■ **Aim**:
Count how many lines below include the string "lifts", and give that number without anything else.

##### Data entries #####

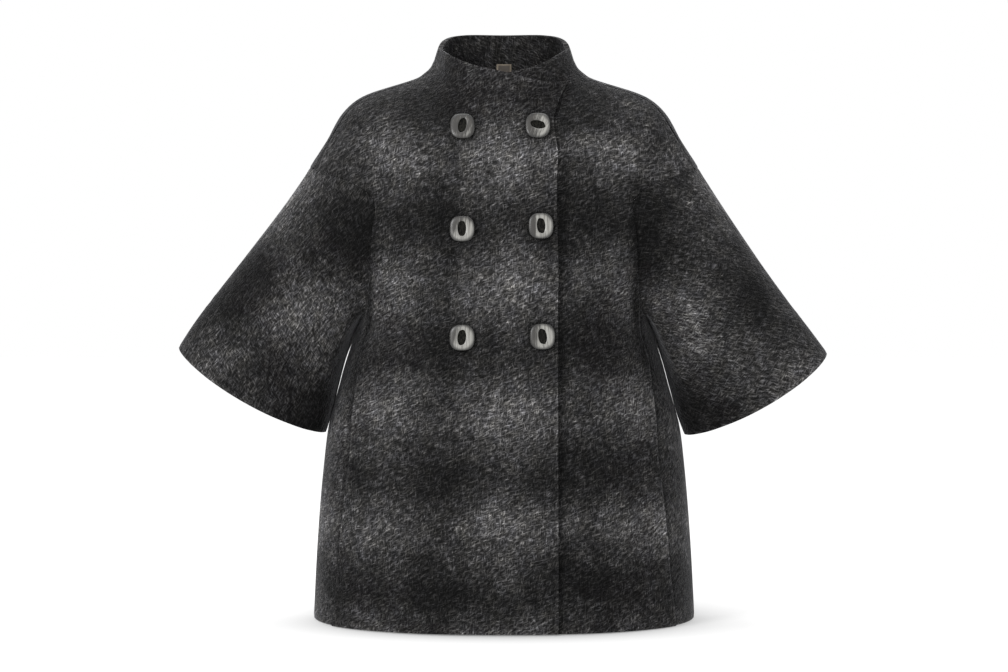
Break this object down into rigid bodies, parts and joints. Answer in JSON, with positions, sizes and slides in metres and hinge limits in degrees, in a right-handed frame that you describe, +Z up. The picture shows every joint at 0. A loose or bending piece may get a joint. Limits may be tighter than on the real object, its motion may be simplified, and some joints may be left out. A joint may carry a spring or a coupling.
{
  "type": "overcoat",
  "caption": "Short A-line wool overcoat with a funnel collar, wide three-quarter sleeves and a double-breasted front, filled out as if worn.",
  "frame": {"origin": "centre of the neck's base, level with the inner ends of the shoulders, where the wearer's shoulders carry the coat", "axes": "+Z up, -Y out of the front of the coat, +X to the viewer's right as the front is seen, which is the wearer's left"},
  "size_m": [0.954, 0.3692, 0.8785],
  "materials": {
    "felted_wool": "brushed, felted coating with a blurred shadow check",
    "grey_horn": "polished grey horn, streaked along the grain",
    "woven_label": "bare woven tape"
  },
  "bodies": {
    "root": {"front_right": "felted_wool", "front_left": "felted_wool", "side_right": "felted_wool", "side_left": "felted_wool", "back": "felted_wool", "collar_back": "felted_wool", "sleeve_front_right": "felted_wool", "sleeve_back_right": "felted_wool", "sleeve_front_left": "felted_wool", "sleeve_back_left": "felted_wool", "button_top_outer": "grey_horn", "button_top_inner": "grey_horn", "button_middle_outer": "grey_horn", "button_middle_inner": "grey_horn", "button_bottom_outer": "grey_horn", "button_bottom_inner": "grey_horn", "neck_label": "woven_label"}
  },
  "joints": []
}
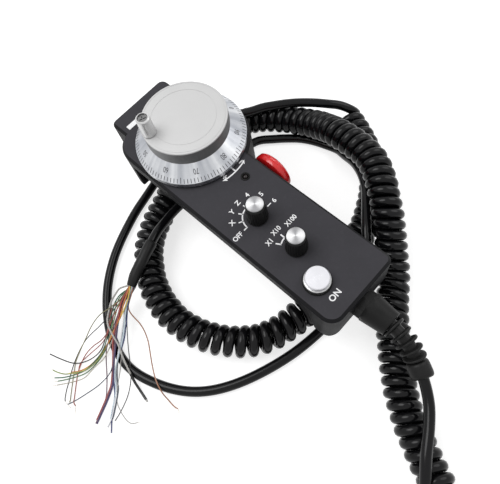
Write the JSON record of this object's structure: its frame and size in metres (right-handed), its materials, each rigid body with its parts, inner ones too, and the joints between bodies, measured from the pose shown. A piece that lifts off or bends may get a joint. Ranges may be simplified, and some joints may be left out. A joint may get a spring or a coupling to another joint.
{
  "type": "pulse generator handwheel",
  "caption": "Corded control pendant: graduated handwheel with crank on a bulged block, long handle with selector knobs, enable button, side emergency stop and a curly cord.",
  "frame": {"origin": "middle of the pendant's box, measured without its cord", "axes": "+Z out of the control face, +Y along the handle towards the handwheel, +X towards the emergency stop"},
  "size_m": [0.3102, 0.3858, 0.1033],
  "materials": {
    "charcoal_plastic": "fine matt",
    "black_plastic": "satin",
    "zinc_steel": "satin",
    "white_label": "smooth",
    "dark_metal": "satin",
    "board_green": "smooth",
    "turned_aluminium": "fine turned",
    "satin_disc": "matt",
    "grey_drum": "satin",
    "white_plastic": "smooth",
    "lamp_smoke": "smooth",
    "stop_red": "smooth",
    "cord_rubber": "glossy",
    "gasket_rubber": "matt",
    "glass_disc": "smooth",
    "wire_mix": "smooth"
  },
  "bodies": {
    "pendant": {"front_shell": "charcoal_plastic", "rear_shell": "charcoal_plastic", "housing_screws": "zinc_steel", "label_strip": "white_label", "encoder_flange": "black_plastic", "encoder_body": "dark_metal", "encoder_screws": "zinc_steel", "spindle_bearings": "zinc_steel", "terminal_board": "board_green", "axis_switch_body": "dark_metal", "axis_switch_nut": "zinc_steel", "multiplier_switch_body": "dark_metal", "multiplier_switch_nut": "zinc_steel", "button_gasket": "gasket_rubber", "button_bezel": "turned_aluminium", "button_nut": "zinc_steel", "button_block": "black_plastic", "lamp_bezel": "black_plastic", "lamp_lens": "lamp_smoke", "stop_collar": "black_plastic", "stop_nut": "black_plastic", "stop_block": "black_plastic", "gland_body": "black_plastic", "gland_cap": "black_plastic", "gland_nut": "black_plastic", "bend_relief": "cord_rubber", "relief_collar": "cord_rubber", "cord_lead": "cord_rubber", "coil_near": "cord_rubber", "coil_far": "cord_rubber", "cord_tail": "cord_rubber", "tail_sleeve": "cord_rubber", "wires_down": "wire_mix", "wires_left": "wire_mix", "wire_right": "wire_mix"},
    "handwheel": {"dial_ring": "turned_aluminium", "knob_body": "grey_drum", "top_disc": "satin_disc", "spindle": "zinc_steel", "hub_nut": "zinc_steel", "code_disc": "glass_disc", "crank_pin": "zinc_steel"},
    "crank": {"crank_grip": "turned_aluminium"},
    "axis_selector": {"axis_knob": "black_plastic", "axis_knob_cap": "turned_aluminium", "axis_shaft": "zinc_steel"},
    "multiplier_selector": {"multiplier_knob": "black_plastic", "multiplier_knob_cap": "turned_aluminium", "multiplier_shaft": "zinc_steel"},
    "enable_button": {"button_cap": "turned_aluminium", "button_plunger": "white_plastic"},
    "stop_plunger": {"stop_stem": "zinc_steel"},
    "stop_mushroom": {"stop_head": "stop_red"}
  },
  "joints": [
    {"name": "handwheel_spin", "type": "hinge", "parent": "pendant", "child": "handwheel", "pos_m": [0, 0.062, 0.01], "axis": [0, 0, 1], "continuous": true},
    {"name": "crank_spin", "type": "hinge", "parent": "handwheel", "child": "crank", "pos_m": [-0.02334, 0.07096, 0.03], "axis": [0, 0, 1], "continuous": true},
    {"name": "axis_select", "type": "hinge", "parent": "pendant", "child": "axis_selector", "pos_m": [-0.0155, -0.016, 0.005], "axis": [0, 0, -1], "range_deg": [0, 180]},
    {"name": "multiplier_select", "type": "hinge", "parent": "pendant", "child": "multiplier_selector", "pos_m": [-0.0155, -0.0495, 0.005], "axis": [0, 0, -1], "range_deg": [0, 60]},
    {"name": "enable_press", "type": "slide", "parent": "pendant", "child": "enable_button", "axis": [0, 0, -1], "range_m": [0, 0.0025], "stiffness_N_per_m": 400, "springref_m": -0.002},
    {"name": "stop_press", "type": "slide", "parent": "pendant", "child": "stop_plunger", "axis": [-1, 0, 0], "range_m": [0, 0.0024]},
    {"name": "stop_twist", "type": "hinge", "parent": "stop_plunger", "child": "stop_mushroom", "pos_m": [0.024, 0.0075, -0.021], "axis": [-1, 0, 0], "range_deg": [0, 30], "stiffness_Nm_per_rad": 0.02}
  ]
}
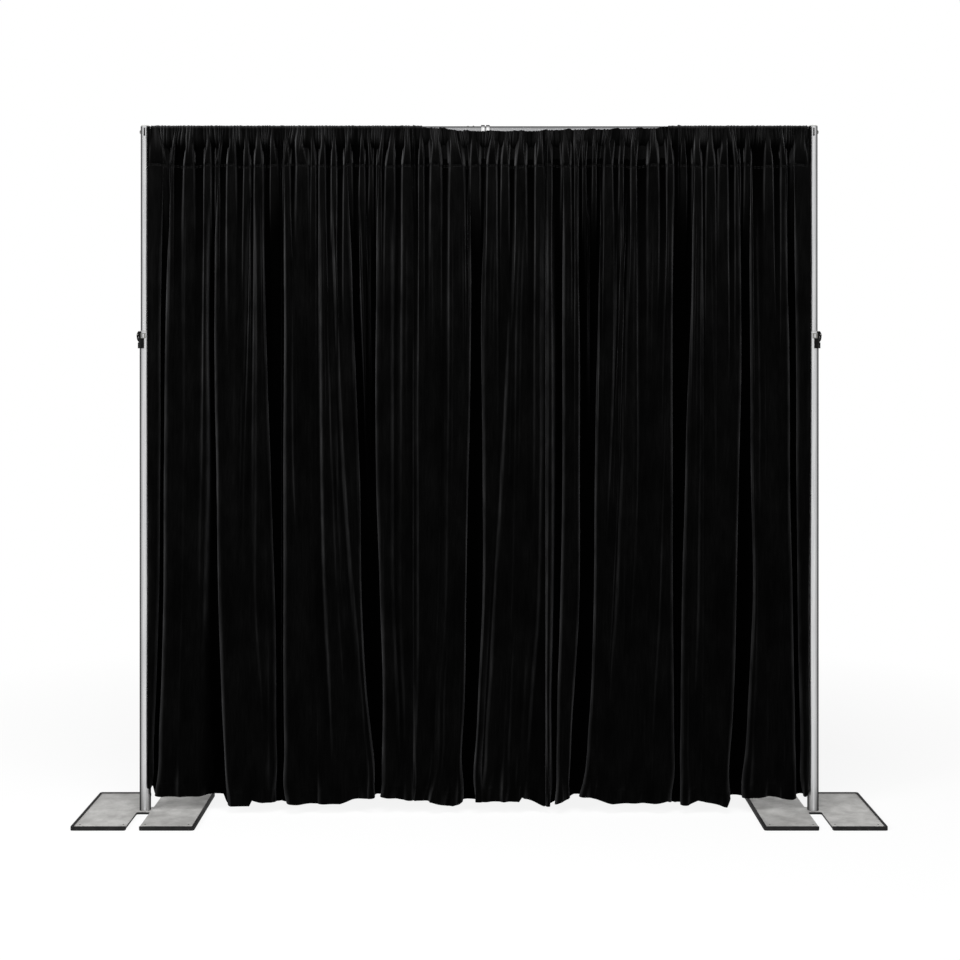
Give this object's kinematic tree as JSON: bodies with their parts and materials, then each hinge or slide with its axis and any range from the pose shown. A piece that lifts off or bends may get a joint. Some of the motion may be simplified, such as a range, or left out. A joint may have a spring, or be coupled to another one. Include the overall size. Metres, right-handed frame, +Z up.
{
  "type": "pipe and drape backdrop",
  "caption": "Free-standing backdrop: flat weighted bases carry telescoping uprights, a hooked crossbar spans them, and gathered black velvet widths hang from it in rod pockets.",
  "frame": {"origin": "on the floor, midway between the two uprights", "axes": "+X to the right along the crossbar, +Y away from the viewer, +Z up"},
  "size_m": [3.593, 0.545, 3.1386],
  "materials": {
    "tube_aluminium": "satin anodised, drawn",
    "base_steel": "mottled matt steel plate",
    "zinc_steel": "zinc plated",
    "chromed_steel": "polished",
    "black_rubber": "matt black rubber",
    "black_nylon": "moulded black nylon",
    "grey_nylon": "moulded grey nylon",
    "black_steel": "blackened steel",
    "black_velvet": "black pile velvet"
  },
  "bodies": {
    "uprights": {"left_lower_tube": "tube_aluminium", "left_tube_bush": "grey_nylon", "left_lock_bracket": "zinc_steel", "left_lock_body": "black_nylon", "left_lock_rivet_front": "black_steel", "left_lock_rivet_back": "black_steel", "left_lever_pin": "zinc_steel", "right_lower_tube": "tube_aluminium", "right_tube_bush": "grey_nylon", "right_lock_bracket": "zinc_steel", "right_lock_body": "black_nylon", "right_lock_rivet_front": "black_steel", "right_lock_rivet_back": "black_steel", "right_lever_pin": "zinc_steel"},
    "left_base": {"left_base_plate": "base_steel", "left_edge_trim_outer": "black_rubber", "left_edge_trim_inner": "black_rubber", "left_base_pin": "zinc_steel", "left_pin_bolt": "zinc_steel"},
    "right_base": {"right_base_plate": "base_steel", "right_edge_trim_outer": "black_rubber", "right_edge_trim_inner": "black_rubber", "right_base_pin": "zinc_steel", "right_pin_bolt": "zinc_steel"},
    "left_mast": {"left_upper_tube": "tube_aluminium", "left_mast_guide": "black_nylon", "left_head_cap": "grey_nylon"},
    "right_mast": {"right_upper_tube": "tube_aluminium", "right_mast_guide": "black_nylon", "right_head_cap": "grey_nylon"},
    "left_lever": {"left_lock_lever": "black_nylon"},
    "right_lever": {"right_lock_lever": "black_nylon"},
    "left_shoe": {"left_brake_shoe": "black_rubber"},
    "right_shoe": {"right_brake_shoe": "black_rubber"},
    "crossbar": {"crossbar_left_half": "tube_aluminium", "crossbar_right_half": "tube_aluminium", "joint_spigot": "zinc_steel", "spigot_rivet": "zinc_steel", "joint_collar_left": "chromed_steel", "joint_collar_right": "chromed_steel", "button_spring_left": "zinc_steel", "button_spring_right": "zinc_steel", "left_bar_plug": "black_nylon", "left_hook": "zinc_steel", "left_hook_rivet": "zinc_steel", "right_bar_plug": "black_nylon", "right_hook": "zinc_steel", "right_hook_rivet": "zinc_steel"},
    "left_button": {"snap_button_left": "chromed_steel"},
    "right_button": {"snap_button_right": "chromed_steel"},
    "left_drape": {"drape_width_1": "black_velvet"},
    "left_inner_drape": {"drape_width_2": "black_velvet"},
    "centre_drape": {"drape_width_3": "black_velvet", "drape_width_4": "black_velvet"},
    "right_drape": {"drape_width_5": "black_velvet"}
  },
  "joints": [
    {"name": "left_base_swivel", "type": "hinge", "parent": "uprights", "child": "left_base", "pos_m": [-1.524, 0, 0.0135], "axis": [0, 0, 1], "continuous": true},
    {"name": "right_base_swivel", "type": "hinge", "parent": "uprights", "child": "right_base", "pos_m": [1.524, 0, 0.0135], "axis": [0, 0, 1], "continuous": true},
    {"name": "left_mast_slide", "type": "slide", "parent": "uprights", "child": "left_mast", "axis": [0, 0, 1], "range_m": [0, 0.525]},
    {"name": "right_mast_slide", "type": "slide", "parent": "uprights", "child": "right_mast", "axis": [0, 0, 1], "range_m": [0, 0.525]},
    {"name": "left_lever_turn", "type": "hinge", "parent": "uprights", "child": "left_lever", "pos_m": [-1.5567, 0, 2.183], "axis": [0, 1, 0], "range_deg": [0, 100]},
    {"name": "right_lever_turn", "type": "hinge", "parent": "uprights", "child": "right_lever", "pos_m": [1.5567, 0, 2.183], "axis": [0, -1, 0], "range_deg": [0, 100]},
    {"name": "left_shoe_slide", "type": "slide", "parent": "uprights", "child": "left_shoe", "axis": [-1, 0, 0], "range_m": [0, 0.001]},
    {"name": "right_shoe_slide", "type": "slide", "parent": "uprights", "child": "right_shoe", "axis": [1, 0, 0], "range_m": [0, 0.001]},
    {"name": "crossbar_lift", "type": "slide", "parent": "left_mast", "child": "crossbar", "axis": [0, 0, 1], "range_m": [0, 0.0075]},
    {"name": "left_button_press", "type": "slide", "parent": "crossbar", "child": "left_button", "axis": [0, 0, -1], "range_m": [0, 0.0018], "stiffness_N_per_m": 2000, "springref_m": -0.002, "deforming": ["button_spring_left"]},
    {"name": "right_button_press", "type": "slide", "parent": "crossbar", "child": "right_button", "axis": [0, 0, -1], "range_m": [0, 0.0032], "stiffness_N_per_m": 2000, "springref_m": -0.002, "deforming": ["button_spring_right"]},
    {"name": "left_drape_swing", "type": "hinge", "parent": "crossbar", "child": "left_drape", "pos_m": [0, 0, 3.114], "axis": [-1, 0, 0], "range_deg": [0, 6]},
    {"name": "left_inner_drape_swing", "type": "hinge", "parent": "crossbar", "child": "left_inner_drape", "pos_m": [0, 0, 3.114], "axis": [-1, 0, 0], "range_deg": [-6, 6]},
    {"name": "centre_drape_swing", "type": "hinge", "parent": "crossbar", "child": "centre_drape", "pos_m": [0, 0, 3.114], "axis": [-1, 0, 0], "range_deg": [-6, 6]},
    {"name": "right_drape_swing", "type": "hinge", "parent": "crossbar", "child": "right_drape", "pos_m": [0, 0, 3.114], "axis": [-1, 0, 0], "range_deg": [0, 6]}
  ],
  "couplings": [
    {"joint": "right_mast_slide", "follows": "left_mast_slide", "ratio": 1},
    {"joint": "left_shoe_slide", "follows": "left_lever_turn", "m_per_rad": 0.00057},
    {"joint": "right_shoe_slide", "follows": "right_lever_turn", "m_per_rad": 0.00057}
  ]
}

#####

■ **Output of the task**:
2